Starting July 1, the bill would make it illegal for anyone in Washington to manufacture or sell bump stocks. Then, in July 2019, it would become illegal to own or possess a bump stock in the state.
This year, Senate Democrats, who hold a new one-vote majority, have pressed forward on a range of proposals they say would reduce gun violence.
But House Democrats also hold a slim majority.
In Olympia, many Republicans have criticized gun-regulation proposals as poorly written or infringing upon constitutional rights.
Some proposals this year failed to advance, including Frockt’s original bill — which was requested by the Attorney General’s Office — to strengthen gun-purchase background checks for so-called assault rifles.
Senate bill 6620, Frockt’s new proposal, revives a version of that plan and rolls it into a more expansive proposal to address guns and school safety.
SB 6620 would require buyers of semi-automatic rifles and some modified shotguns to go through the more rigorous background-checks process currently used for people purchasing pistols.

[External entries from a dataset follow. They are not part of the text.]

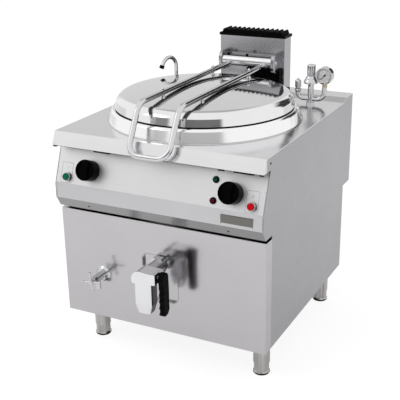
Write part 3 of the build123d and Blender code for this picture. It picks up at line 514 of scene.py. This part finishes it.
def knobTicks(bm):
    wide = printSet["line"] * printSet["tickWide"]
    for x, along, turns in printSet["knobs"].values():
        for turn in turns:
            c, d = math.cos(math.radians(turn)), math.sin(math.radians(turn))
            ends = [(reach * c, reach * d) for reach in (printSet["tickStart"], printSet["tickEnd"])]
            ribbon(bm, ends, wide, printSet["thick"], fasciaMatrix(x, along))


addPiece("panelOutlines", panelOutlines, "cabinet", "darkLine", False)
addPiece("panelSigns", panelSigns, "cabinet", "darkLine", False)
addPiece("knobTicks", knobTicks, "cabinet", "darkLine", False)

# dark gaps beside the control panel and round the drain's recessed plate
gapSet = {"x": 0.3971, "wide": 0.0011, "thick": 0.00015, "slope": (0.001, 0.1435), "bandLow": 0.6115,
          "plateHalf": (0.0704, 0.0874), "plateCorner": 0.022, "cornerSteps": 8,
          "plateMid": (0, -0.3671, 0.356)}


def panelGaps(bm):
    low, high = gapSet["slope"]
    wide, thick, bandLow = gapSet["wide"], gapSet["thick"], gapSet["bandLow"]
    for x in (-gapSet["x"], gapSet["x"]):
        ribbon(bm, ((0, low), (0, high)), wide, thick, fasciaMatrix(x, 0))
        ribbon(bm, ((0, 0), (0, fascia["kneeZ"] - bandLow)), wide, thick, bandMatrix(x, bandLow))


def plateGap(bm):
    outline = roundedOutline(*gapSet["plateHalf"], gapSet["plateCorner"], gapSet["cornerSteps"])
    ribbon(bm, outline, gapSet["wide"], gapSet["thick"], axisMatrix(gapSet["plateMid"], (0, -1, 0)), True)


addPiece("panelGaps", panelGaps, "cabinet", "darkLine", False)
addPiece("plateGap", plateGap, "cabinet", "darkLine", False)

# bare plate on the band, with a raised edge: inset and height from the back to the middle
plateSet = {"x": 0.306, "z": 0.631, "halfWide": 0.0575, "halfHigh": 0.0195, "corner": 0.003,
            "layers": ((0, -0.0006), (0, 0.0008), (0.0006, 0.0014), (0.002, 0.0014), (0.0025, 0.001))}


def nameplate(bm):
    platePrism(bm, plateSet["halfWide"], plateSet["halfHigh"], plateSet["corner"], plateSet["layers"],
               bandMatrix(plateSet["x"], plateSet["z"]))


addPiece("nameplate", nameplate, "cabinet", "plateGrey", False)

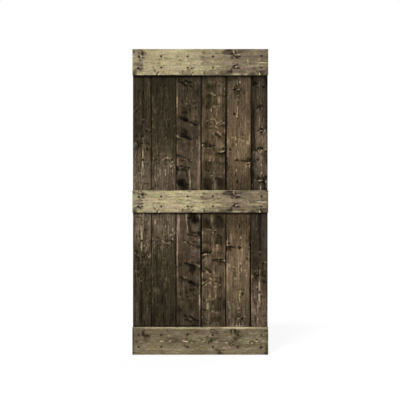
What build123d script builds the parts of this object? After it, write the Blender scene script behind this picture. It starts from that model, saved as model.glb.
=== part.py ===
"""A sliding barn door: six tongue-and-groove boards held edge to edge by three rails and wood screws.

The door stands upright, as it hangs: +Z is up, its width runs along X and its face looks towards -Y.
The origin is on the bottom edge, in the middle of the width and of the thickness. Lengths are in millimetres.
"""

import os
from dataclasses import dataclass
from math import radians, tan

from build123d import *

# Door
door_height = 2133.6

# Boards. A board's cover is its width from seam to seam, and the two edge boards are ripped to fill the door.
full_board_cover = 174.6
left_board_cover = 127.0
right_board_cover = 116.6
board_thickness = 19.0
seam_gap = 0.8
v_joint_depth = 3.5
outer_arris = 1.5
back_arris = 1.0

# Tongue and groove, in the middle of the board's thickness
tongue_thickness = 6.0
tongue_length = 7.0
tongue_arris = 0.8
groove_side_clearance = 0.2
groove_end_clearance = 0.8

# Rails
rail_thickness = 19.0
rail_overhang = 3.0
rail_edge_radius = 2.0
top_rail_width = 182.7
middle_rail_width = 156.0
bottom_rail_width = 194.0
middle_rail_rise = 3.0
top_screw_inset = 52.0
middle_screw_inset = 44.0
bottom_screw_inset = 55.0

# Screws
screw_head_diameter = 8.4
screw_head_rim = 0.4
screw_head_angle = 90.0
screw_head_sink = 1.2
screw_head_clearance = 0.1
screw_shank_diameter = 4.2
screw_shank_clearance = 0.25
screw_thread_diameter = 3.6
screw_thread_clearance = 0.05
screw_point_length = 5.0
screw_point_flat = 0.25
screw_back_cover = 6.0
pilot_hole_spare = 1.0

# Cross recess of the screw head
recess_width = 4.4
recess_slot = 1.1
recess_depth = 2.2
recess_taper = 8.0

# Depths along Y
front_y = -(rail_thickness + board_thickness) / 2
joint_y = front_y + rail_thickness
back_y = joint_y + board_thickness
board_middle_y = (joint_y + back_y) / 2

# Groove and screw sizes that follow from their mating pieces
groove_width = tongue_thickness + 2 * groove_side_clearance
groove_depth = tongue_length - seam_gap + groove_end_clearance
head_flare = tan(radians(screw_head_angle / 2))
screw_length = rail_thickness + board_thickness - screw_head_sink - screw_back_cover
sink_radius = screw_head_diameter / 2 + screw_head_clearance + (screw_head_sink + screw_head_rim) * head_flare
shank_hole_radius = screw_shank_diameter / 2 + screw_shank_clearance
pilot_hole_radius = screw_thread_diameter / 2 + screw_thread_clearance
pilot_hole_depth = board_thickness - screw_back_cover + pilot_hole_spare

# The door's face and the plane where the boards meet the rails, both looking out towards -Y
face_plane = Plane(origin=(0, front_y, 0), x_dir=(1, 0, 0), z_dir=(0, -1, 0))
joint_plane = Plane(origin=(0, joint_y, 0), x_dir=(1, 0, 0), z_dir=(0, -1, 0))


@dataclass(frozen=True)
class Board:
    """An upright board: its width from seam to seam, and how far its screws stand to the right of its middle."""

    name: str
    cover: float
    screw_offset: float


@dataclass(frozen=True)
class Rail:
    """A cross rail: its lower edge, its width up the door, and how far its screws stand from its edges."""

    name: str
    bottom: float
    width: float
    screw_inset: float

    @property
    def screw_heights(self):
        """The heights of the lower and the upper row of screws."""
        return (self.bottom + self.screw_inset, self.bottom + self.width - self.screw_inset)


# From left to right as seen from the front. The screws were driven by eye, so each pair has its own offset.
boards = [
    Board("left_edge_board", left_board_cover, -22.0),
    Board("board_2", full_board_cover, -16.0),
    Board("board_3", full_board_cover, -6.0),
    Board("board_4", full_board_cover, -4.0),
    Board("board_5", full_board_cover, -7.0),
    Board("right_edge_board", right_board_cover, 14.0),
]
field_width = sum(board.cover for board in boards)
seam_xs = [sum(board.cover for board in boards[:number]) - field_width / 2 for number in range(len(boards) + 1)]
screw_xs = [
    (left + right) / 2 + board.screw_offset for board, left, right in zip(boards, seam_xs, seam_xs[1:])
]

middle_rail_bottom = (door_height - middle_rail_width) / 2 + middle_rail_rise
rails = [
    Rail("top_rail", door_height - top_rail_width, top_rail_width, top_screw_inset),
    Rail("middle_rail", middle_rail_bottom, middle_rail_width, middle_screw_inset),
    Rail("bottom_rail", 0.0, bottom_rail_width, bottom_screw_inset),
]


def make_board(number):
    """One upright board: a groove on its left edge, a tongue on its right, and half a V-joint at each seam."""
    first = number == 0
    last = number == len(boards) - 1
    left = seam_xs[number] + (0 if first else seam_gap / 2)
    right = seam_xs[number + 1] - (0 if last else seam_gap / 2)
    with BuildPart() as board:
        with BuildSketch(Plane.XY):
            with Locations(((left + right) / 2, board_middle_y)):
                Rectangle(right - left, board_thickness)
            corners = vertices()
            front_corners = corners.filter_by_position(Axis.Y, joint_y, joint_y)
            back_corners = corners.filter_by_position(Axis.Y, back_y, back_y)
            chamfer(front_corners.sort_by(Axis.X)[0], outer_arris if first else v_joint_depth)
            chamfer(front_corners.sort_by(Axis.X)[-1], outer_arris if last else v_joint_depth)
            chamfer(back_corners, back_arris)
            if not first:
                with Locations((left, board_middle_y)):
                    Rectangle(groove_depth, groove_width, align=(Align.MIN, Align.CENTER), mode=Mode.SUBTRACT)
            if not last:
                with Locations((right, board_middle_y)):
                    Rectangle(tongue_length, tongue_thickness, align=(Align.MIN, Align.CENTER))
                chamfer(vertices().group_by(Axis.X)[-1], tongue_arris)
        extrude(amount=door_height)
        with BuildSketch(joint_plane):
            with Locations(*[(screw_xs[number], height) for rail in rails for height in rail.screw_heights]):
                Circle(pilot_hole_radius)
        extrude(amount=-pilot_hole_depth, mode=Mode.SUBTRACT)
    return board.part


def make_rail(rail):
    """One rail across the boards, with rounded front edges and a countersunk hole for each screw."""
    length = field_width + 2 * rail_overhang
    with BuildPart() as bar:
        with BuildSketch(face_plane):
            with Locations((0, rail.bottom + rail.width / 2)):
                Rectangle(length, rail.width)
        extrude(amount=-rail_thickness)
        fillet(bar.faces().sort_by(Axis.Y)[0].edges(), rail_edge_radius)
        with Locations(face_plane):
            with Locations(*[(x, height) for x in screw_xs for height in rail.screw_heights]):
                CounterSinkHole(shank_hole_radius, sink_radius, counter_sink_angle=screw_head_angle)
    return bar.part


def make_screw():
    """One countersunk wood screw along +Y, its head's flat at the origin, with a cross recess and a point."""
    head_radius = screw_head_diameter / 2
    shank_radius = screw_shank_diameter / 2
    thread_radius = screw_thread_diameter / 2
    cone_end = screw_head_rim + (head_radius - shank_radius) / head_flare
    shank_end = rail_thickness - screw_head_sink
    point_start = screw_length - screw_point_length
    with BuildPart() as screw:
        with BuildSketch(Plane.XY):
            with BuildLine():
                Polyline(
                    (0, 0),
                    (head_radius, 0),
                    (head_radius, screw_head_rim),
                    (shank_radius, cone_end),
                    (shank_radius, shank_end - (shank_radius - thread_radius)),
                    (thread_radius, shank_end),
                    (thread_radius, point_start),
                    (screw_point_flat, screw_length),
                    (0, screw_length),
                    close=True,
                )
            make_face()
        revolve(axis=Axis.Y)
        with BuildSketch(Plane(origin=(0, 0, 0), x_dir=(1, 0, 0), z_dir=(0, -1, 0))):
            Rectangle(recess_width, recess_slot)
            Rectangle(recess_slot, recess_width)
        extrude(amount=-recess_depth, taper=recess_taper, mode=Mode.SUBTRACT)
    return screw.part


def make_screw_group(rail, screw):
    """All the screws of one rail, each a solid of its own, with their heads sunk below the rail's face."""
    with BuildPart() as group:
        with Locations(*[(x, front_y + screw_head_sink, height) for x in screw_xs for height in rail.screw_heights]):
            add(screw)
    return group.part


def write(part, name):
    """Labels a finished piece and writes it as parts/NAME.step."""
    part.label = name
    export_step(part, f"parts/{name}.step")


os.makedirs("parts", exist_ok=True)
for number, board in enumerate(boards):
    write(make_board(number), board.name)
wood_screw = make_screw()
for rail in rails:
    write(make_rail(rail), rail.name)
    write(make_screw_group(rail, wood_screw), f"{rail.name}_screws")
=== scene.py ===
"""A sliding barn door: six dark-stained upright boards held by three paler rails and sunk black screws.

Each plank is cut from a log of its own. Its growth rings, the fibres that flow round its knots, and the way
it took the stain are worked out as whole arrays over its surface and kept as attributes that the finishes
read, so a knot or a ring on the face carries on over the edges and the end grain to the back.

A plank has directions of its own: across its width, its depth from the face into the wood, and along its
fibres. Lengths in the classes are in millimetres, and the meshes that they build are in metres.
"""

import logging
import math
from dataclasses import dataclass, replace
from enum import Enum
from typing import Iterable, Sequence

import bpy
import numpy as np
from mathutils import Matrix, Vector

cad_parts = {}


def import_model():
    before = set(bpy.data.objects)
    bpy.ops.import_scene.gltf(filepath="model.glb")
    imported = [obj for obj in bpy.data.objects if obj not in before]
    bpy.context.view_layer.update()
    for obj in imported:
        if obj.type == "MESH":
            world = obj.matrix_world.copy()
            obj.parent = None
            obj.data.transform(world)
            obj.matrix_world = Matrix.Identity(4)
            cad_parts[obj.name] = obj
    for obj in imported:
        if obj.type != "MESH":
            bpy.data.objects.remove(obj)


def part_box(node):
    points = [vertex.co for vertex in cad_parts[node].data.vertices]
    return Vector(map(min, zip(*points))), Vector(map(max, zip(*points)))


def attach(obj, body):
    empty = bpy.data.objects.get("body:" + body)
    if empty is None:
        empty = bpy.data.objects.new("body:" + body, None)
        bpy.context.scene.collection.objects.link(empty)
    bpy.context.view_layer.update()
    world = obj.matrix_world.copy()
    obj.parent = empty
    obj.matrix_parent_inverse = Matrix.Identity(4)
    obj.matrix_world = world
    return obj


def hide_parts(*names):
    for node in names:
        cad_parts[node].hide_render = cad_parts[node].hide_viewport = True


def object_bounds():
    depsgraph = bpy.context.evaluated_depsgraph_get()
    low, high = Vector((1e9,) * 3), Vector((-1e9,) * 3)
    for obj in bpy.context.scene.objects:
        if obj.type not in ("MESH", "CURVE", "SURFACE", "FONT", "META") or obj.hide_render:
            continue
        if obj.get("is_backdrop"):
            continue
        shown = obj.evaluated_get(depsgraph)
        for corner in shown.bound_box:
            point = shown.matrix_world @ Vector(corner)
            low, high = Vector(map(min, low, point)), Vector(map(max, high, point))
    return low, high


Array = np.ndarray
Colour = tuple[float, float, float]
Material = bpy.types.Material
Piece = bpy.types.Object
Socket = bpy.types.NodeSocket
Tree = bpy.types.NodeTree
METRE = 1000.0
log = logging.getLogger("barn_door")


# Wood


@dataclass(frozen=True)
class Ripples:
    """Smooth seeded noise: sine waves whose directions and phases are drawn once and added up.

    Attributes:
        lengths: The typical wavelength across, into and along the wood.
        seed: What the waves are drawn from.
        waves: How many waves are added up.
    """

    lengths: tuple[float, float, float]
    seed: int
    waves: int = 14

    def at(self, points: Array) -> Array:
        """The noise at each point: the sum of sin(k . p + phase), scaled to a spread of about one.

        Args:
            points: Across, depth and along of each point, in the last axis.

        Returns:
            One height for each point.
        """
        draw = np.random.default_rng(self.seed)
        numbers = draw.normal(size=(self.waves, 3)) * math.tau / np.array(self.lengths)
        phases = draw.uniform(0, math.tau, self.waves)
        total = sum(np.sin(points @ number + phase) for number, phase in zip(numbers, phases))
        return total * math.sqrt(2 / self.waves)


@dataclass(frozen=True)
class Mark:
    """A patch or streak that took more stain than the wood around it, or less.

    Attributes:
        across: Its middle, from the plank's middle on a board and from the lower edge on a rail.
        along: Its middle along the fibres.
        width: Half its size across the fibres.
        length: Half its size along them.
        change: How much more stain it holds. Minus is paler.
        turn: How far it is turned anticlockwise, in degrees, seen from the front of an upright board.
        tint: Plus leans to green, minus to red.
        cool: Plus is bluer, minus is yellower.
    """

    across: float
    along: float
    width: float
    length: float
    change: float
    turn: float = 0.0
    tint: float = 0.0
    cool: float = 0.0

    def share(self, across: Array, along: Array) -> Array:
        """How much of the mark lies at each point: exp(-q^3), with q the distance in half sizes.

        Args:
            across: Across at each point.
            along: Along at each point.

        Returns:
            The share at each point, from 0 to 1.
        """
        c, s = math.cos(math.radians(self.turn)), math.sin(math.radians(self.turn))
        right, up = across - self.across, along - self.along
        q2 = ((right * c + up * s) / self.width) ** 2 + ((up * c - right * s) / self.length) ** 2
        return np.exp(-(np.minimum(q2, 25.0) ** 1.5))


@dataclass(frozen=True)
class Knot:
    """A branch that the saw cut through.

    Attributes:
        across: Its middle on the face, measured as a mark's.
        along: Its middle along the fibres.
        width: Half its size across the fibres.
        length: Half its size along them.
        change: How much more stain its core holds.
    """

    across: float
    along: float
    width: float
    length: float
    change: float


class Repeat(Enum):
    """How the marks above a board's middle come again below it."""

    TURNED = "turned"
    MIRRORED = "mirrored"


def below(item: Mark | Knot, repeat: Repeat, about: float, slide: float) -> Mark | Knot:
    """A mark or knot as it comes again below the middle.

    Args:
        item: The mark or knot above.
        repeat: Whether it is turned by half a turn or mirrored upside down.
        about: The height of the centre of the turn, or of the mirror.
        slide: How far to the right the copy is moved.

    Returns:
        Its copy.
    """
    side = -1 if repeat is Repeat.TURNED else 1
    moved = replace(item, across=side * item.across + slide, along=2 * about - item.along)
    if isinstance(item, Mark) and repeat is Repeat.MIRRORED:
        moved = replace(moved, turn=-item.turn)
    return moved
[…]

The bill raises the purchase age for those other guns to 21, the current legal age to purchase a pistol.
Frockt’s bill also includes a provision to implement a response system with the goal of helping law enforcement deal with school emergencies more quickly. Sen. Ann Rivers, R-La Center, had originally proposed that provision in unrelated legislation.
SB 6620 also pulls from HB 2442, sponsored by Rep. Matt Manweller, R-Ellensburg, to allow students to report threats anonymously through technology such as mobile apps.
In a text message, Manweller wrote that he was disappointed Frockt attached the Republican’s proposal “to a gun control bill.”
On Tuesday morning, advocates for gun regulations — along with some gun-rights proponents — flooded the Senate Ways and Means Committee to give input into Frockt’s new proposal.
The National Rifle Association’s lobbyist and other gun-rights advocates opposed the parts of the bill dealing with purchase age and background checks.
They argued the provisions are an infringement on the Second Amendment rights of people legally allowed to own rifles.
On the other side, students from Seattle’s Ingraham High School skipped school to attend the hearing and advocate for the bill.
“I’m willing to lose a day of learning to be able to fight for someone else’s life,” said Alicia Heia, an 18-year-old senior at the high school.
Heia and others at the hearing said they planned to attend next month’s March For Our Lives gathering and she said she felt Frockt’s bill was a comprehensive approach to addressing school safety.
Since the 1999 Columbine shooting, 150,000 students across the nation have been exposed to a school shooting, according to an analysis by The Washington Post.